Write out all of the data exactly as it appears.

-=-=-

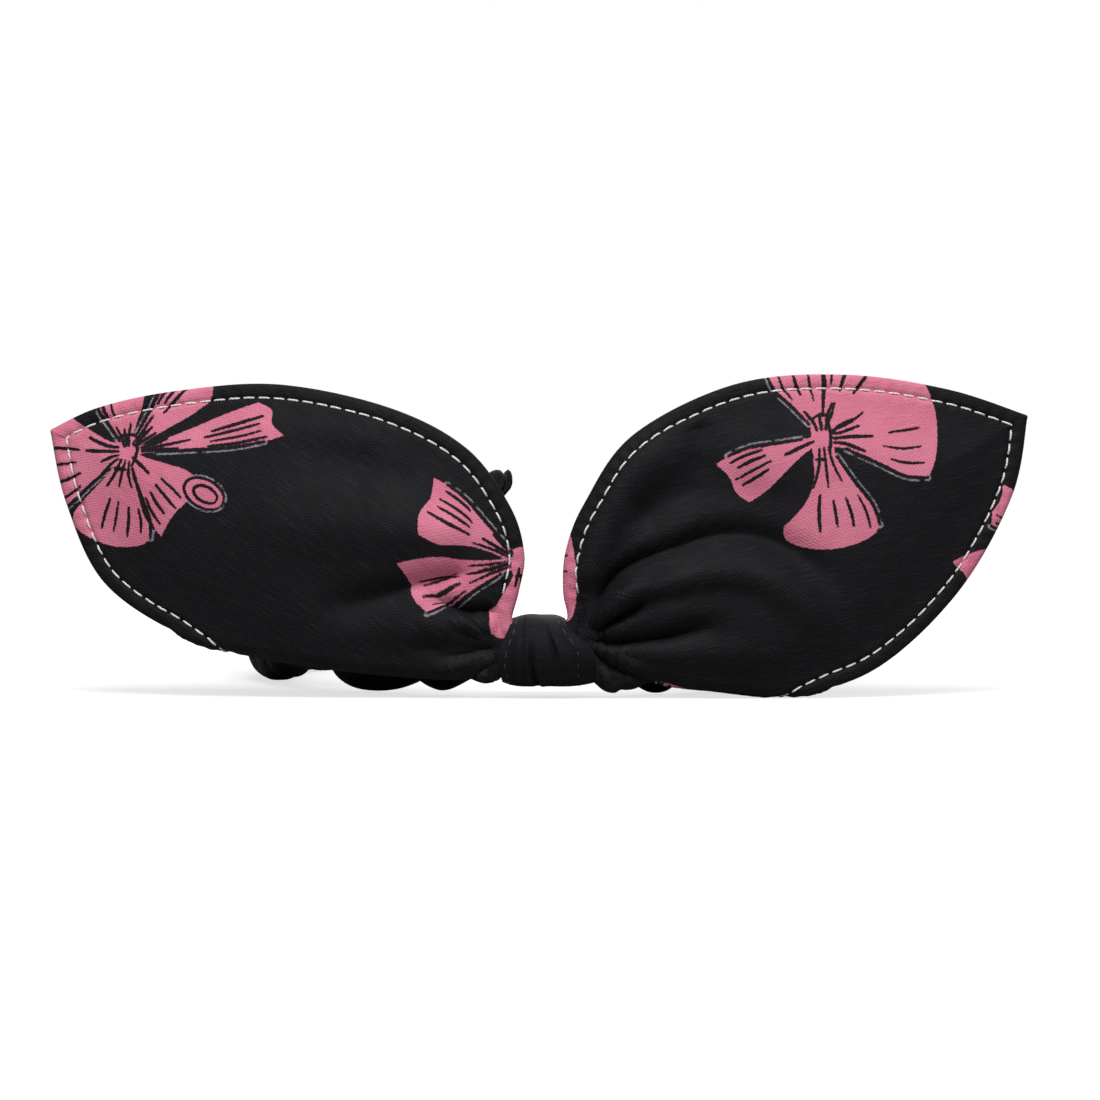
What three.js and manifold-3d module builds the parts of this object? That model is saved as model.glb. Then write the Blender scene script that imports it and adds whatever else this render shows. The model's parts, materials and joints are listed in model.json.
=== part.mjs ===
// Rabbit-ears headband: a knotted, leaf-ended bow tied round a wide gathered band on an elastic loop.
// Millimetres, +Z up. The ears face -Y, the band loops away behind them along +Y and stands on z = 0.
// The model is drawn round the knot and moved at the end, so that its box is centred over the origin.
import * as THREE from "three";
import { ParametricGeometry } from "three/addons/geometries/ParametricGeometry.js";
import { mergeVertices } from "three/addons/utils/BufferGeometryUtils.js";
import Module from "manifold-3d";

// ---- driving dimensions ----
const GAP = 0.3; // air kept between neighbouring solids
const THREAD = 0.2; // radius of the sewing thread

const KNOT = { halfWidth: 9.2, height: 14, wall: 1.6, centreZ: 8.6, front: -12, back: 8.4 };
const CORE_RADIUS = 4.9; // the band where the knot squeezes it, round so that the bow can turn on it

const LOOP = { halfX: 59, halfY: 70 }; // the band's centre line, an ellipse in plan
const COVER = { height: 45, thickness: 14, wall: 1.4, flareFrom: 11.5, flareTo: 52, footAt: 22, sides: 16 };
const NAPE = { leftX: -9.5, rightX: 15, overlap: 5 }; // the band cover stops here, either side of the nape
const SLEEVE = { bottom: 2.6, height: 8.4, thickness: 6.4, wall: 0.9 };
const ELASTIC = { height: 6, thickness: 0.9, lap: 12, lapOffset: 0.7 };

const EAR = { y: -7.6, panel: 0.6, core: 0.6, stitchInset: 2.7, allowance: 3.2 };
const NECK = { x: 12.2, radius: 2.2, bottom: 4, height: 9.2 };
const CLEAR = { x: 14.8, z: 17 }; // the ears keep out of this box round the knot

// Each ear's edge in its own plane, as [distance out from the knot, height]: up and over from the knot to
// the pointed corner, then back along the outer and lower edge.
const LEFT_EAR = {
  side: -1,
  upper: [[8.5, 13.5], [5, 21], [3.9, 27.5], [6.6, 36], [14.9, 47], [29.6, 54.7], [50.6, 59.2], [70, 58], [84.3, 54.9], [93.2, 50.6]],
  lower: [[93.2, 50.6], [90.1, 36.6], [82.5, 21.1], [66.4, 10.8], [48, 6.1], [26, 3.9], [10.4, 3.4]],
};
const RIGHT_EAR = {
  side: 1,
  upper: [[8, 13.2], [4.1, 17], [3.5, 24], [6.4, 35], [16.6, 49.4], [35.8, 59.1], [56.3, 61.1], [76, 58.4], [90.9, 53.4]],
  lower: [[90.9, 53.4], [87.9, 38.1], [77.5, 19.6], [61.9, 5.1], [45, 0.1], [28.9, 1.6], [10.4, 2.6]],
};

const FABRIC = { color: 0x0d0d10, roughness: 0.55, metalness: 0 };
const ELASTIC_LOOK = { color: 0x141414, roughness: 0.8, metalness: 0 };
const THREAD_LOOK = { color: 0xe8e6e2, roughness: 0.6, metalness: 0 };
const LINING_LOOK = { color: 0x2a2a2c, roughness: 0.9, metalness: 0 };

const wasm = await Module();
wasm.setup();

const band = new THREE.Group();
const knot = new THREE.Group();
const leftEar = new THREE.Group();
const rightEar = new THREE.Group();

// ---- helpers ----
function add(group, name, geometry, look) {
  const mesh = new THREE.Mesh(geometry, new THREE.MeshStandardMaterial(look));
  mesh.name = name;
  group.add(mesh);
}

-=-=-

### [FULL OUTPUT]
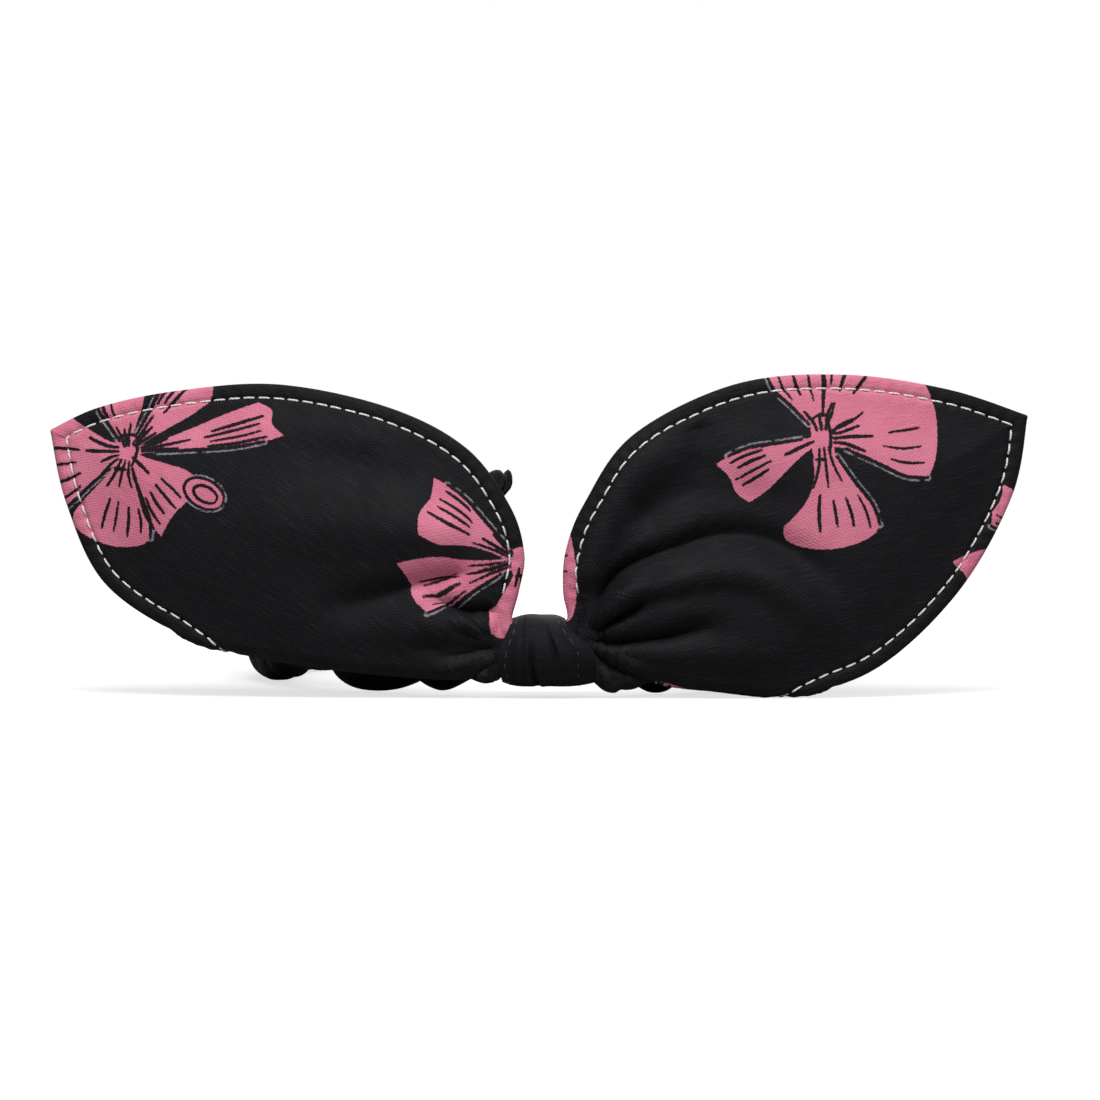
What three.js and manifold-3d module builds the parts of this object? That model is saved as model.glb. Then write the Blender scene script that imports it and adds whatever else this render shows. The model's parts, materials and joints are listed in model.json.
=== part.mjs ===
// Rabbit-ears headband: a knotted, leaf-ended bow tied round a wide gathered band on an elastic loop.
// Millimetres, +Z up. The ears face -Y, the band loops away behind them along +Y and stands on z = 0.
// The model is drawn round the knot and moved at the end, so that its box is centred over the origin.
import * as THREE from "three";
import { ParametricGeometry } from "three/addons/geometries/ParametricGeometry.js";
import { mergeVertices } from "three/addons/utils/BufferGeometryUtils.js";
import Module from "manifold-3d";

// ---- driving dimensions ----
const GAP = 0.3; // air kept between neighbouring solids
const THREAD = 0.2; // radius of the sewing thread

const KNOT = { halfWidth: 9.2, height: 14, wall: 1.6, centreZ: 8.6, front: -12, back: 8.4 };
const CORE_RADIUS = 4.9; // the band where the knot squeezes it, round so that the bow can turn on it

const LOOP = { halfX: 59, halfY: 70 }; // the band's centre line, an ellipse in plan
const COVER = { height: 45, thickness: 14, wall: 1.4, flareFrom: 11.5, flareTo: 52, footAt: 22, sides: 16 };
const NAPE = { leftX: -9.5, rightX: 15, overlap: 5 }; // the band cover stops here, either side of the nape
const SLEEVE = { bottom: 2.6, height: 8.4, thickness: 6.4, wall: 0.9 };
const ELASTIC = { height: 6, thickness: 0.9, lap: 12, lapOffset: 0.7 };

const EAR = { y: -7.6, panel: 0.6, core: 0.6, stitchInset: 2.7, allowance: 3.2 };
const NECK = { x: 12.2, radius: 2.2, bottom: 4, height: 9.2 };
const CLEAR = { x: 14.8, z: 17 }; // the ears keep out of this box round the knot

// Each ear's edge in its own plane, as [distance out from the knot, height]: up and over from the knot to
// the pointed corner, then back along the outer and lower edge.
const LEFT_EAR = {
  side: -1,
  upper: [[8.5, 13.5], [5, 21], [3.9, 27.5], [6.6, 36], [14.9, 47], [29.6, 54.7], [50.6, 59.2], [70, 58], [84.3, 54.9], [93.2, 50.6]],
  lower: [[93.2, 50.6], [90.1, 36.6], [82.5, 21.1], [66.4, 10.8], [48, 6.1], [26, 3.9], [10.4, 3.4]],
};
const RIGHT_EAR = {
  side: 1,
  upper: [[8, 13.2], [4.1, 17], [3.5, 24], [6.4, 35], [16.6, 49.4], [35.8, 59.1], [56.3, 61.1], [76, 58.4], [90.9, 53.4]],
  lower: [[90.9, 53.4], [87.9, 38.1], [77.5, 19.6], [61.9, 5.1], [45, 0.1], [28.9, 1.6], [10.4, 2.6]],
};

const FABRIC = { color: 0x0d0d10, roughness: 0.55, metalness: 0 };
const ELASTIC_LOOK = { color: 0x141414, roughness: 0.8, metalness: 0 };
const THREAD_LOOK = { color: 0xe8e6e2, roughness: 0.6, metalness: 0 };
const LINING_LOOK = { color: 0x2a2a2c, roughness: 0.9, metalness: 0 };

const wasm = await Module();
wasm.setup();

const band = new THREE.Group();
const knot = new THREE.Group();
const leftEar = new THREE.Group();
const rightEar = new THREE.Group();

// ---- helpers ----
function add(group, name, geometry, look) {
  const mesh = new THREE.Mesh(geometry, new THREE.MeshStandardMaterial(look));
  mesh.name = name;
  group.add(mesh);
}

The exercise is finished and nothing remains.